Requirement:
Repeat the lines of the data that follow, please, starting at the first and stopping after the one with "POST_HOLE_OUTER = 0.392".

Source excerpt:
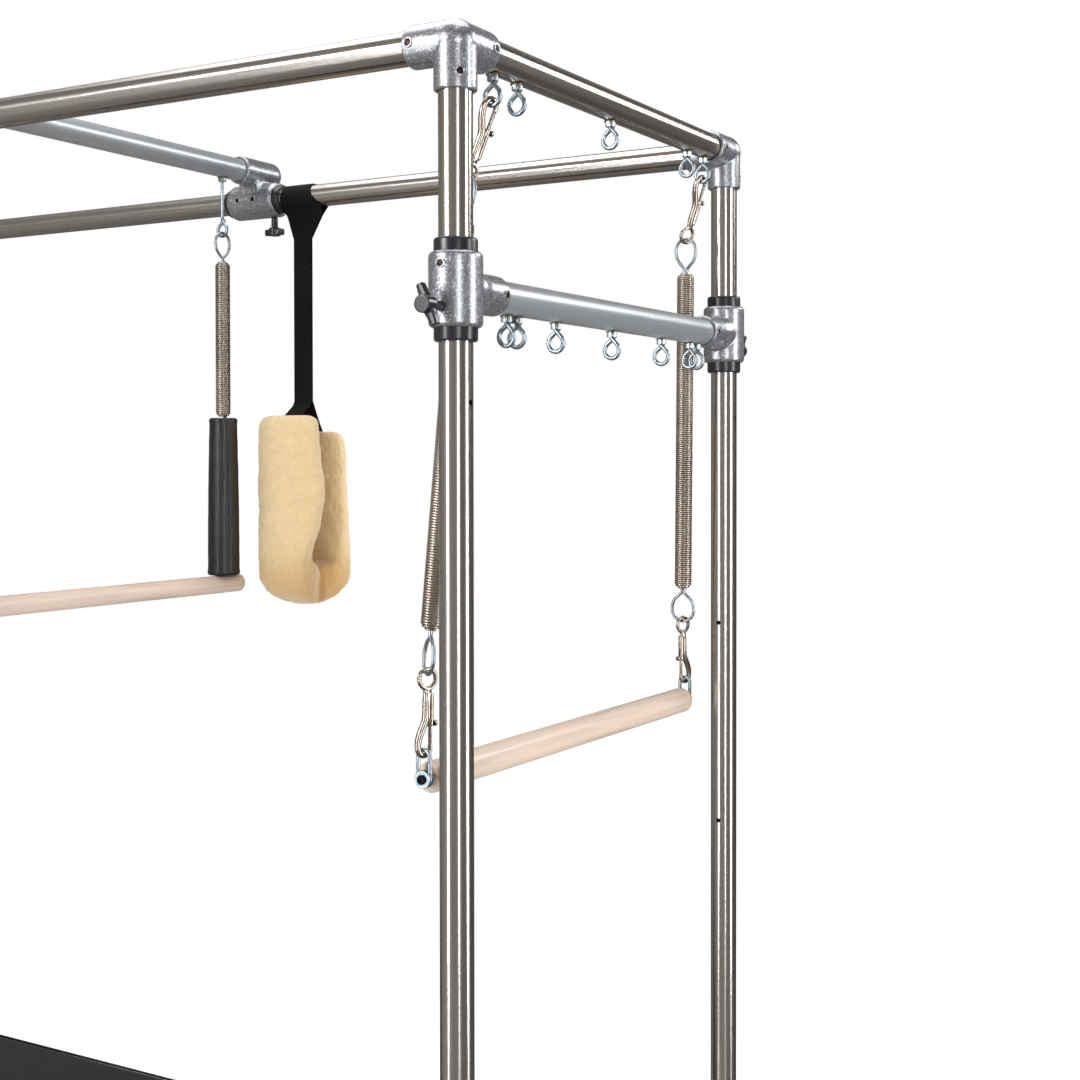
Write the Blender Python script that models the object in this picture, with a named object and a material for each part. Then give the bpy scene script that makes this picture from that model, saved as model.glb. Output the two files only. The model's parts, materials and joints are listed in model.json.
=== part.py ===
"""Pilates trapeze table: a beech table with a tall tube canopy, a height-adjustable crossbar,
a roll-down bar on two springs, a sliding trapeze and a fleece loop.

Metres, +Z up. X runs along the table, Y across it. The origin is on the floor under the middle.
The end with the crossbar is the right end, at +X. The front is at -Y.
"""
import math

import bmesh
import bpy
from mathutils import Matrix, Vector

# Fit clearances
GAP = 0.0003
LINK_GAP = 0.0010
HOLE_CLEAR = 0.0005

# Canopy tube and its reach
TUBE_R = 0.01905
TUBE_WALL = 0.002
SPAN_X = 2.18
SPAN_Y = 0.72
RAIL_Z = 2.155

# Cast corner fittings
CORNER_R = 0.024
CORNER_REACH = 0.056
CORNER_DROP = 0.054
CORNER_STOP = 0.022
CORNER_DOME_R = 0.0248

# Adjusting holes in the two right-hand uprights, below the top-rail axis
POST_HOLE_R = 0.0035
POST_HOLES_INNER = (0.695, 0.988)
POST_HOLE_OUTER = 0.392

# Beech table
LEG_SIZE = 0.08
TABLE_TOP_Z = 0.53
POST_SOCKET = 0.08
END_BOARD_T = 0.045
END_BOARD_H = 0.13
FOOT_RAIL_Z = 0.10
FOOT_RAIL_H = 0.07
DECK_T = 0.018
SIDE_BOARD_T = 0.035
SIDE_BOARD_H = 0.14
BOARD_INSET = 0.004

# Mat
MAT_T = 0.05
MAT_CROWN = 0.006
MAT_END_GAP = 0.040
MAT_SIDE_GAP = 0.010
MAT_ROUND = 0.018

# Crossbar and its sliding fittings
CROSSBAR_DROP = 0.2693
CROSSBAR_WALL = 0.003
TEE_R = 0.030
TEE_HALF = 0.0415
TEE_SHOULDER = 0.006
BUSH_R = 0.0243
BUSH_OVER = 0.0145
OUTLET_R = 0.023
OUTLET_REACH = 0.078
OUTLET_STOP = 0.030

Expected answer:
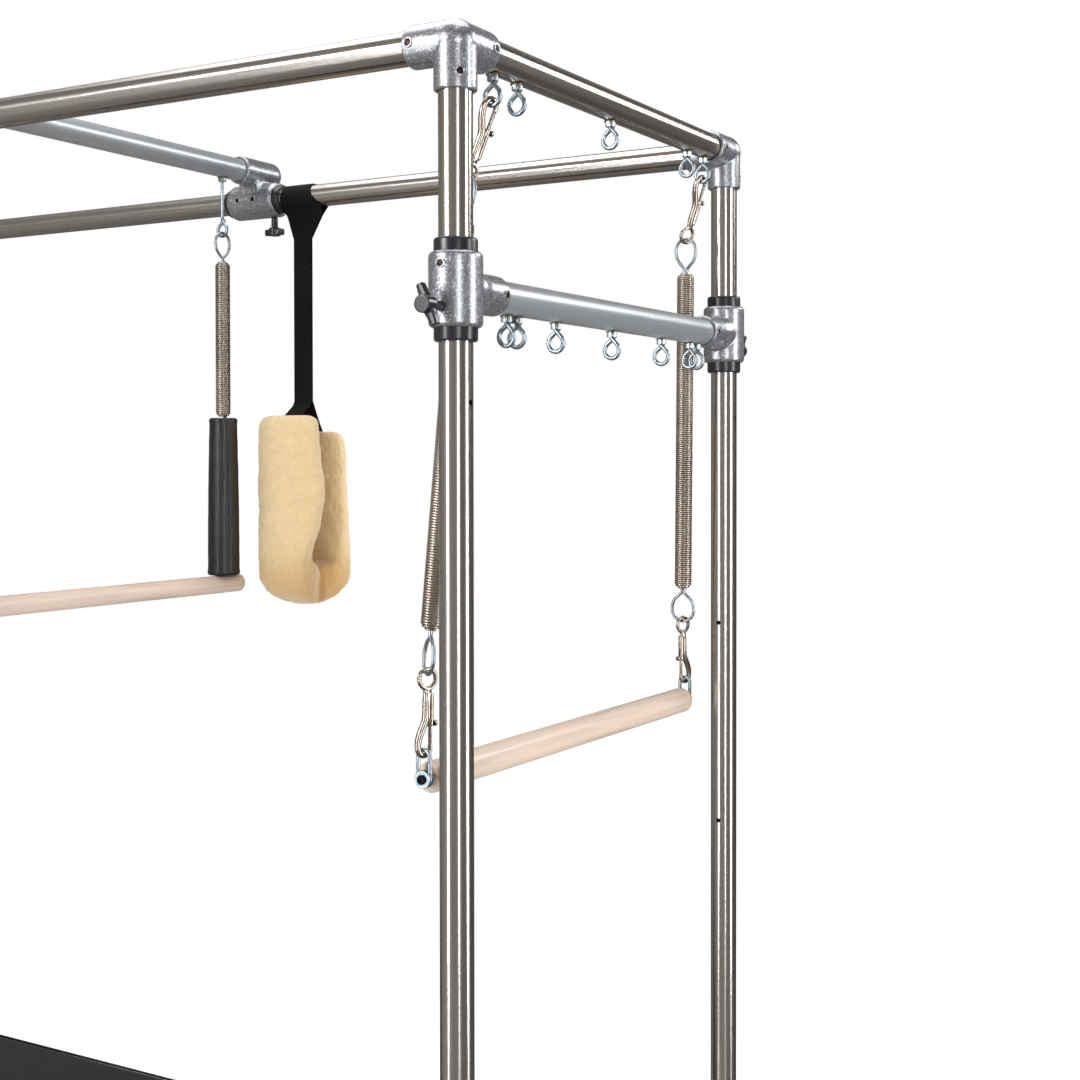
Write the Blender Python script that models the object in this picture, with a named object and a material for each part. Then give the bpy scene script that makes this picture from that model, saved as model.glb. Output the two files only. The model's parts, materials and joints are listed in model.json.
=== part.py ===
"""Pilates trapeze table: a beech table with a tall tube canopy, a height-adjustable crossbar,
a roll-down bar on two springs, a sliding trapeze and a fleece loop.

Metres, +Z up. X runs along the table, Y across it. The origin is on the floor under the middle.
The end with the crossbar is the right end, at +X. The front is at -Y.
"""
import math

import bmesh
import bpy
from mathutils import Matrix, Vector

# Fit clearances
GAP = 0.0003
LINK_GAP = 0.0010
HOLE_CLEAR = 0.0005

# Canopy tube and its reach
TUBE_R = 0.01905
TUBE_WALL = 0.002
SPAN_X = 2.18
SPAN_Y = 0.72
RAIL_Z = 2.155

# Cast corner fittings
CORNER_R = 0.024
CORNER_REACH = 0.056
CORNER_DROP = 0.054
CORNER_STOP = 0.022
CORNER_DOME_R = 0.0248

# Adjusting holes in the two right-hand uprights, below the top-rail axis
POST_HOLE_R = 0.0035
POST_HOLES_INNER = (0.695, 0.988)
POST_HOLE_OUTER = 0.392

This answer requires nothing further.